— Begin —

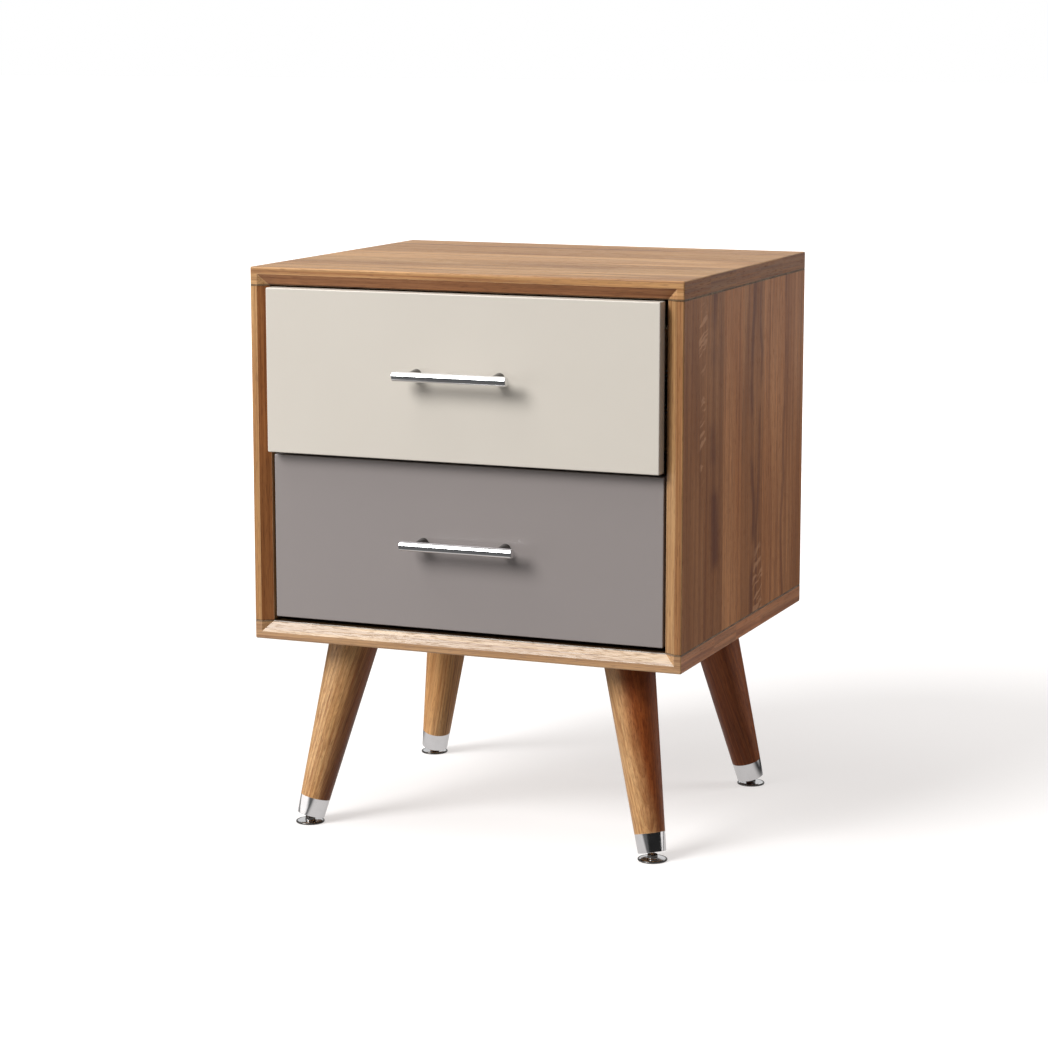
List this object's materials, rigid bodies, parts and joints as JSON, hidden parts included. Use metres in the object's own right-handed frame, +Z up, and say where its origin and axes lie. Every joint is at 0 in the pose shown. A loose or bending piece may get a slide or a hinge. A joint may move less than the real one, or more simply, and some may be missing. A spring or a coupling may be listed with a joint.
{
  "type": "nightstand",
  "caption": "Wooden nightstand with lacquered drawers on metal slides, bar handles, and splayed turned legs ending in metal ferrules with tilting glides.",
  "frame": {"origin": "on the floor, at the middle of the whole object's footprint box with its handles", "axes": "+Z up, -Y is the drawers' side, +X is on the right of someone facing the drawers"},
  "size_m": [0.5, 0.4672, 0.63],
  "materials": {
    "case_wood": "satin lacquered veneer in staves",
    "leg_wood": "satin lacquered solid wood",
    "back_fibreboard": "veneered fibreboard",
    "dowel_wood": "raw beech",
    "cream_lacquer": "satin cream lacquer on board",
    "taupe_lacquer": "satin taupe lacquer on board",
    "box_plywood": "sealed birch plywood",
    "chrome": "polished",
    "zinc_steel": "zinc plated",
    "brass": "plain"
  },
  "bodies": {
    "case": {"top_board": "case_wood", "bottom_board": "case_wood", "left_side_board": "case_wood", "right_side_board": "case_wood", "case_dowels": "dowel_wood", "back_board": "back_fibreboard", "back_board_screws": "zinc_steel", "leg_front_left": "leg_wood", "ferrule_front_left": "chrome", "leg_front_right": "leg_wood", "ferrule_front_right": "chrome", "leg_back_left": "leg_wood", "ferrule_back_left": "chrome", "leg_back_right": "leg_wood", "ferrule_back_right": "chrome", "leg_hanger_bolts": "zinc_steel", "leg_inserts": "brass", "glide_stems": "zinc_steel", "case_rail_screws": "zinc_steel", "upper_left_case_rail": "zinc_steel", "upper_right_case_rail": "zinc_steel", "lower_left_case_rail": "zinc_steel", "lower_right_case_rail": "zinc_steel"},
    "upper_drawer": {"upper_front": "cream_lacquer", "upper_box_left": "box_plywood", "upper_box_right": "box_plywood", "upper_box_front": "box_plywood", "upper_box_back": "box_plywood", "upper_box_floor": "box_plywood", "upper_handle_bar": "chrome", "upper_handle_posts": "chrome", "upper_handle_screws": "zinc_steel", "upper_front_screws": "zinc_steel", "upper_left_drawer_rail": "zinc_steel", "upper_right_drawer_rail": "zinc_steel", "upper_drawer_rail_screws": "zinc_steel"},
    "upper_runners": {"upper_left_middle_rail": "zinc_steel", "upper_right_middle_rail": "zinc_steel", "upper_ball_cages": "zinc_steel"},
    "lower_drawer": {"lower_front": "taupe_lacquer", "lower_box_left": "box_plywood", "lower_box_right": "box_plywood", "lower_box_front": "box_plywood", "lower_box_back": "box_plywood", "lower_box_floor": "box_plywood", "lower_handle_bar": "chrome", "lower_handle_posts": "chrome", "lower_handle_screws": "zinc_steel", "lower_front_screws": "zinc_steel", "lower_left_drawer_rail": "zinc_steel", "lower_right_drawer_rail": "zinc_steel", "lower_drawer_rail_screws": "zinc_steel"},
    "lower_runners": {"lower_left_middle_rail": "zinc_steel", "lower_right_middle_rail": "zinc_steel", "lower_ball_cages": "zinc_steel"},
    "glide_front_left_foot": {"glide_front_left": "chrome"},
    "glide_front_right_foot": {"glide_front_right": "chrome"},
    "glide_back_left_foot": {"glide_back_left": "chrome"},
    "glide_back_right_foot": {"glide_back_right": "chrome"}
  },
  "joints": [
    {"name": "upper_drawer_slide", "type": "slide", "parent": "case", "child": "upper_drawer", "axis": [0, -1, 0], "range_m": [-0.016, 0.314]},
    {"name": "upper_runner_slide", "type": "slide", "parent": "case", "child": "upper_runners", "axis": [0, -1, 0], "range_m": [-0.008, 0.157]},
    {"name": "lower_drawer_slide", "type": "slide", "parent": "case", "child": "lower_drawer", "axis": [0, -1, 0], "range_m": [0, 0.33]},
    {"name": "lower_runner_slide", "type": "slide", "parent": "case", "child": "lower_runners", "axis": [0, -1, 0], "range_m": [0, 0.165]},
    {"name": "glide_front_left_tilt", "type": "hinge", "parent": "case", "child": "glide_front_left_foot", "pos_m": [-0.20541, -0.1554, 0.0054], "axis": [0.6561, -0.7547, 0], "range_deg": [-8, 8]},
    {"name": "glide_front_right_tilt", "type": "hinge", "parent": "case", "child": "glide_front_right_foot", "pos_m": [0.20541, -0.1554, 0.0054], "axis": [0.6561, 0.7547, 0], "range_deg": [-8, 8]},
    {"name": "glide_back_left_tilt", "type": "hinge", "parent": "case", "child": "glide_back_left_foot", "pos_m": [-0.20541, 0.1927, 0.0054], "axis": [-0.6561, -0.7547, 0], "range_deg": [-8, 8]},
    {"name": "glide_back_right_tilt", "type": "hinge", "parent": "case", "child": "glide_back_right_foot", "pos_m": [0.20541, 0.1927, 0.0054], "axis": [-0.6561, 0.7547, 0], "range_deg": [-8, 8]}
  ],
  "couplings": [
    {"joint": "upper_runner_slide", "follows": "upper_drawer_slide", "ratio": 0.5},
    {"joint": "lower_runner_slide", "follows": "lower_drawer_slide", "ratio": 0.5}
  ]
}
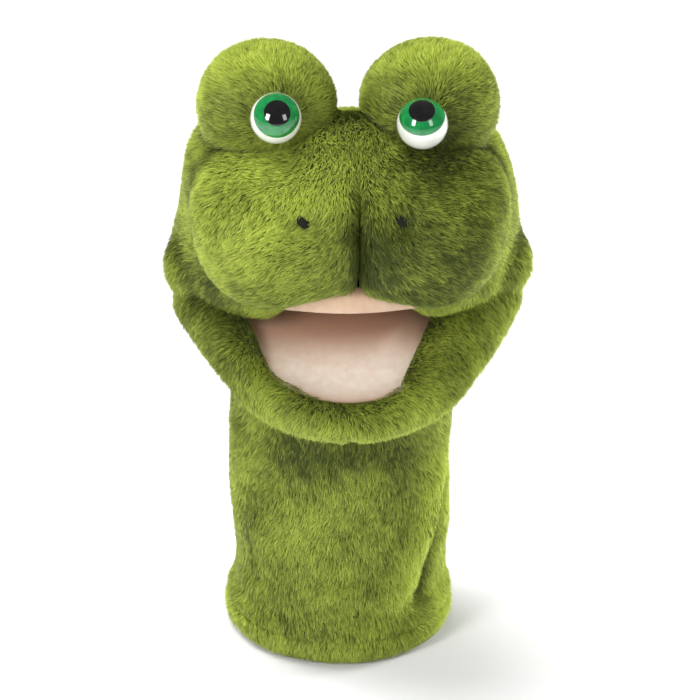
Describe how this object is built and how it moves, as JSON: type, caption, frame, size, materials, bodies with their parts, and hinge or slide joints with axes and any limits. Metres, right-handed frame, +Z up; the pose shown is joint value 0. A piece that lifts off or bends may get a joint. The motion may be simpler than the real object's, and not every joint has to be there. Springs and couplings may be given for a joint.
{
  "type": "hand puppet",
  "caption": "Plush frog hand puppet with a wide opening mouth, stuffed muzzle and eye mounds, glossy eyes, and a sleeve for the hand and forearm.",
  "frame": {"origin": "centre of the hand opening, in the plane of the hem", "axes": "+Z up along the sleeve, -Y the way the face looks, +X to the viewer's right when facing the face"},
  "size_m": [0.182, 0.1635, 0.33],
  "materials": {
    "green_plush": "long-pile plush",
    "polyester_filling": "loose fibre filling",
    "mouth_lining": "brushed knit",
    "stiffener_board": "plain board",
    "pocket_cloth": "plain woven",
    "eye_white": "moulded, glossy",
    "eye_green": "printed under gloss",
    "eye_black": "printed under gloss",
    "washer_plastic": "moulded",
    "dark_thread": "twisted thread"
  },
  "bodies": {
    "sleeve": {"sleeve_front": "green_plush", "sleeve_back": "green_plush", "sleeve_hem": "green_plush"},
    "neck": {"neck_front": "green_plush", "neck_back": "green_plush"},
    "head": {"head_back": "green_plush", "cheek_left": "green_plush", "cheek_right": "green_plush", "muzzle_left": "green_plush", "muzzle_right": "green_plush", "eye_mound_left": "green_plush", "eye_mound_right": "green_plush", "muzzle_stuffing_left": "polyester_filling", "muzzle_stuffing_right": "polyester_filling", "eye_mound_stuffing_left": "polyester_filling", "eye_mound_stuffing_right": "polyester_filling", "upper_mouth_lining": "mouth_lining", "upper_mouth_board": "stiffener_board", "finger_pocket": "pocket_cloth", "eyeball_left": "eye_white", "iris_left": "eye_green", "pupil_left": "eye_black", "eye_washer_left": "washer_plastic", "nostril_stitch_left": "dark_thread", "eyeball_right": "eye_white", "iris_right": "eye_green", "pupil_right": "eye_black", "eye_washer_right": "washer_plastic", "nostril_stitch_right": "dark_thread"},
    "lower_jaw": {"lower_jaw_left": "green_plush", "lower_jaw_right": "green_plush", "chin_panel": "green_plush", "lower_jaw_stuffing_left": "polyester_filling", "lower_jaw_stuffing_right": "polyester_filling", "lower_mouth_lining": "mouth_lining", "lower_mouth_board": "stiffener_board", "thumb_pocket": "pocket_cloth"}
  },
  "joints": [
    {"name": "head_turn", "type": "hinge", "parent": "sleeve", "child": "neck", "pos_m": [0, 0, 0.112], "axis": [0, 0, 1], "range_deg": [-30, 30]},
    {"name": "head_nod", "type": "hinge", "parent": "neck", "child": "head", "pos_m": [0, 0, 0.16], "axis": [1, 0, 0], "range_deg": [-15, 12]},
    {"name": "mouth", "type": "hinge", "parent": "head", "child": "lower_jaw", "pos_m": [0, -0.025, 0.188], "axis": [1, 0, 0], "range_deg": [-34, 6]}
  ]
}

— End —

SET TASK:
Which lines hold the word "bodies"? Show each one.

TASK SOLUTION:
List this object's materials, rigid bodies, parts and joints as JSON, hidden parts included. Use metres in the object's own right-handed frame, +Z up, and say where its origin and axes lie. Every joint is at 0 in the pose shown. A loose or bending piece may get a slide or a hinge. A joint may move less than the real one, or more simply, and some may be missing. A spring or a coupling may be listed with a joint.
  "bodies": {
Describe how this object is built and how it moves, as JSON: type, caption, frame, size, materials, bodies with their parts, and hinge or slide joints with axes and any limits. Metres, right-handed frame, +Z up; the pose shown is joint value 0. A piece that lifts off or bends may get a joint. The motion may be simpler than the real object's, and not every joint has to be there. Springs and couplings may be given for a joint.
  "bodies": {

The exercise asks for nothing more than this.